Temos que ter a grandeza daqueles que perdoam e perdoar, não sem lembrar às novas vítimas o seguinte: viram o que é bom para tosse? O que vocês fizeram com os outros, agora fazem com vocês. A memória tem também esta função, a de ensinar. Infelizmente há pessoas que só entendem a gravidade do que impuseram a outras quando trocam de lugar, passando de acusadores a acusados. CPI, investigações, sindicâncias, todo mundo sabe como começam e não sabe como terminam. Por isso, o partido que mais pedia CPIs quando na oposição, agora lidera as estratégias de abafamento.

Escolher o caminho

Quem é que não sabe como são financiadas as campanhas eleitorais? O caso Waldomiro escancarou para todo o Brasil uma prática que não é ignorada por ninguém. Apenas foi gravada e transmitida por rede nacional de televisão para todo o país.

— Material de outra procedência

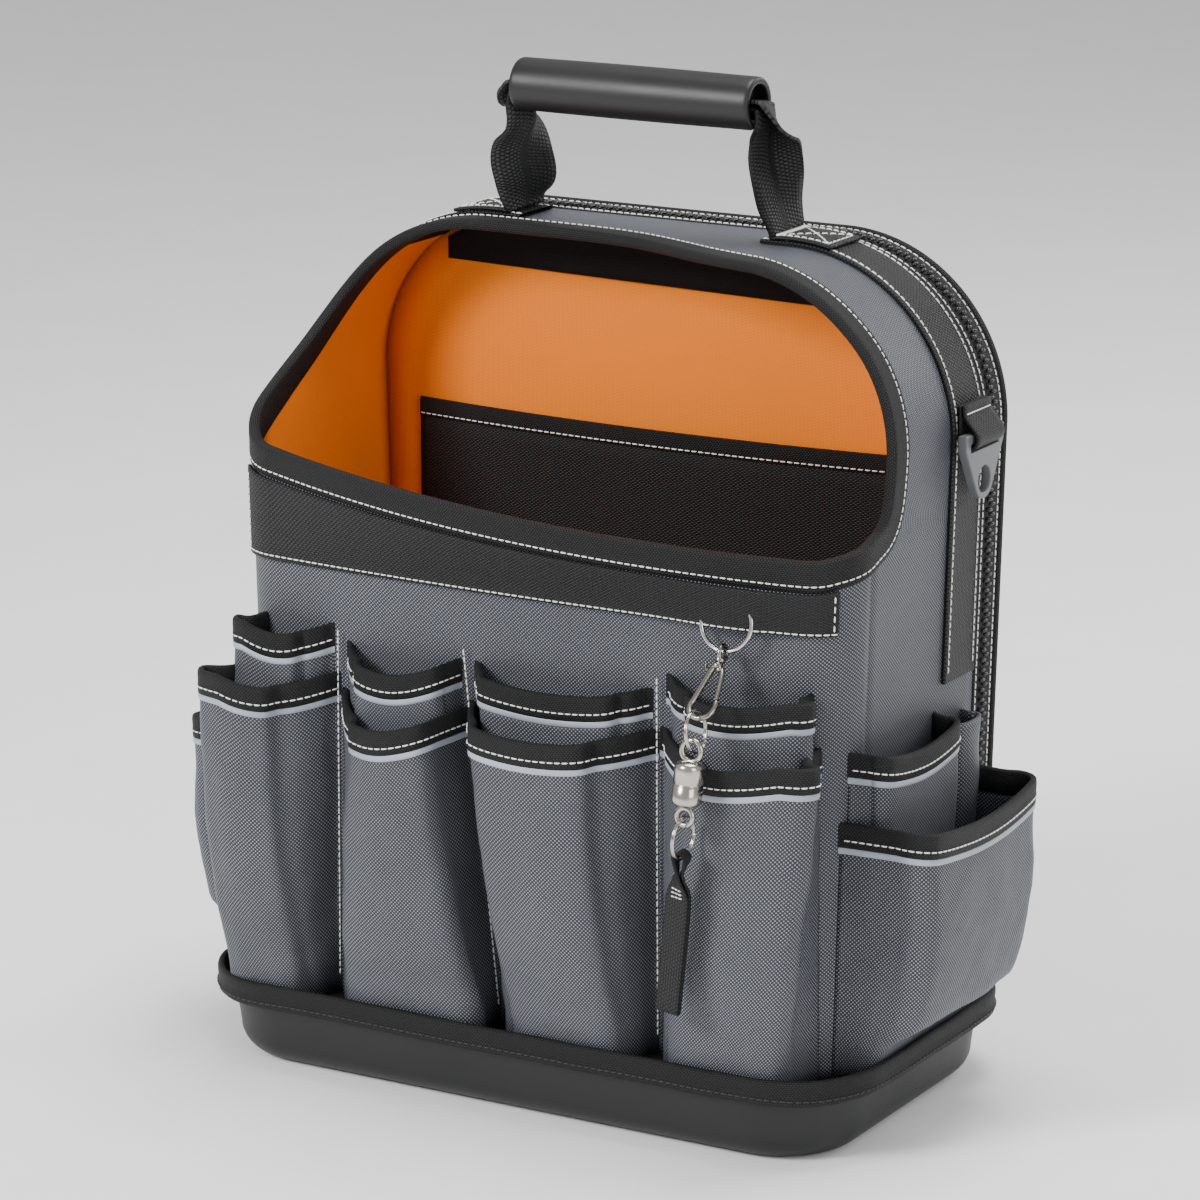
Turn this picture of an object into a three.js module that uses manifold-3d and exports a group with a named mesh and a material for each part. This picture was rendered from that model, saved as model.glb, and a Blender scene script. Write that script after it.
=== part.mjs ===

Ou o Brasil pára com esta síndrome de denuncismos que setores hegemônicos do PT tanto incentivaram e dela se serviram para chegar ao poder ou vamos perder mais um longo tempo patinando sem sair do lugar.

O governo anda atrapalhado. Marcar churrasco em plena Quaresma, na Granja do Torto, uma das residências da Presidência da República, e ainda na companhia de um dirigente do FMI!

Bastou Frei Betto deixar o Brasil por uns dias e já faltou um conselheiro palaciano para lembrar os perigos de tal simbologia para os cidadãos da maior nação católica do mundo!

Desta vez a imprensa, ultimamente mais atenta do que nunca aos atos presidenciais, deixou escapar este detalhe.

Há muitos espíritos exaltados querendo apedrejar o governo Lula de qualquer jeito. Por enquanto estão resguardando o presidente, mas até quando? Os fariseus que levaram a mulher adúltera para ser apedrejada fizeram uma armadilha da qual Jesus se safou magistralmente. Nem discordou de que a Lei devesse ser aplicada, nem condenou a acusada. Perdoou.

Naquela ocasião, Jesus, que nunca escreveu, escreveu na areia. O presidente Lula bem que poderia escolher o caminho que dele se espera e falar. Mas se não quiser ou não puder dizer, que escreva. Talvez seja o caso de não permitir que nenhum assessor desta vez escreva pelo presidente. Daqui a alguns anos leremos seus apócrifos e entenderemos o que hoje está difícil de entender.